Harder than Ronnie Pickering
Location
Meanwood, Leeds
would you be advocating walk on by if we were discussing her physically abusing a dog or if he comes home and starts thumping 7 bells out of her & it for going behind his back?

The dog isn't being abused neither is his sister. We can all become pre-occupied with the what if's of other people's lives to the detriment of our own.

Triage one's concerns and life becomes much less stressful. The scenario posted doesn't generate a flicker of concern on my part nor would it had it been my imaginary sister with my imaginary brother-in-law and an imaginary puppy.
 
D

Deleted member 26715

Guest
we bought new sofas at the weekend; they'll have to do the same before long with an insecure, unhappy puppy about the place…
This is totally irrational, it appears there is something you are not telling, it seems strange that you are getting so upset about something that on the surface has nothing to do with you
 
My wife and children have a cat. It and I tolerate each other.
It arrived while I was away at work for a month, I wasn't consulted but my Father was as he was going to give the answer my wife wanted, 'get it'.
8 years later we're still married and I still don't want the cat and have as little as possible to do with as I can. I can't see the point of it but realise I'm outnumbered 3-1 on the matter.
 

shouldbeinbed

Rollin' along
Location
Manchester way
Jings, Hyperbole overload or what? stressed, pre-occupied, detriment of ones own life?? Steady on, its only the internet on a cold wet Sunday when I'm not working, dinner is bubbling away happily to itself, the kids are quiet, the dogs are walked, the chickens are scratching around in the mud bath that used to be a garden, all of the ironing is done and the bikes got their TLC yesterday.

The dog isn't being abused neither is his sister. We can all become pre-occupied with the what if's of other people's lives to the detriment of our own.

Where do I say they are?

Triage one's concerns and life becomes much less stressful. The scenario posted doesn't generate a flicker of concern on my part nor would it had it been my imaginary sister with my imaginary brother-in-law and an imaginary puppy.
Yet here you are looking in again on a thread you'd already dismissed as no concern to you and commenting on a post that wasn't even flagged up into your alert stream.
 

vernon

Harder than Ronnie Pickering
Location
Meanwood, Leeds
Where do I say they are?

You didn't say they were, you introduced a 'what if' scenario.

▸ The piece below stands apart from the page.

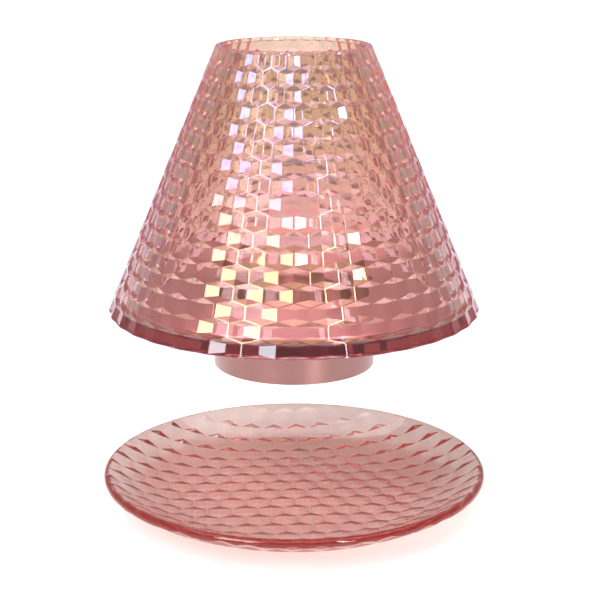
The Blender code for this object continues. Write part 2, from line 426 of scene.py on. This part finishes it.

would you be advocating walk on by if we were discussing her physically abusing a dog or if he comes home and starts thumping 7 bells out of her & it for going behind his back?

which was addressed by

The dog isn't being abused neither is his sister. We can all become pre-occupied with the what if's of other people's lives to the detriment of our own.

Yet here you are looking in again on a thread you'd already dismissed as no concern to you and commenting on a post that wasn't even flagged up into your alert stream.

Oh so I need your permission to participate in a thread? I don't think i'll seek it and post anyway.

It's a free world. I've addressed a point that you've raised and I'm offering an opinion that's different to yours.

Tell me how to see what other folk flag up in their alert streams. I'd like to have a look at yours. :thumbsup:
 
U

User6179

Guest
This is totally irrational, it appears there is something you are not telling, it seems strange that you are getting so upset about something that on the surface has nothing to do with you

He is having an affair with the sister in-law but he has an allergy to dogs so is far from happy !
 

Drago

Legendary Member
would you be advocating walk on by if we were discussing her physically abusing a dog or if he comes home and starts thumping 7 bells out of her & it for going behind his back?

You're asking me to speculate about a situation that isn't taking place and how I might react to that imaginary situation? Sorry, but this thread is about actual events, and your comment therefore utterly pointless. You may as well ask me how I'd have respond to fairies in the garden.

The situation as presented, let them get on with it. I wouldn't want someone noseying in to my lawful activities, and I'm not about to start doing it to others. Is your life that shallow and unfulfilled that you have to stick your snout into someone else's?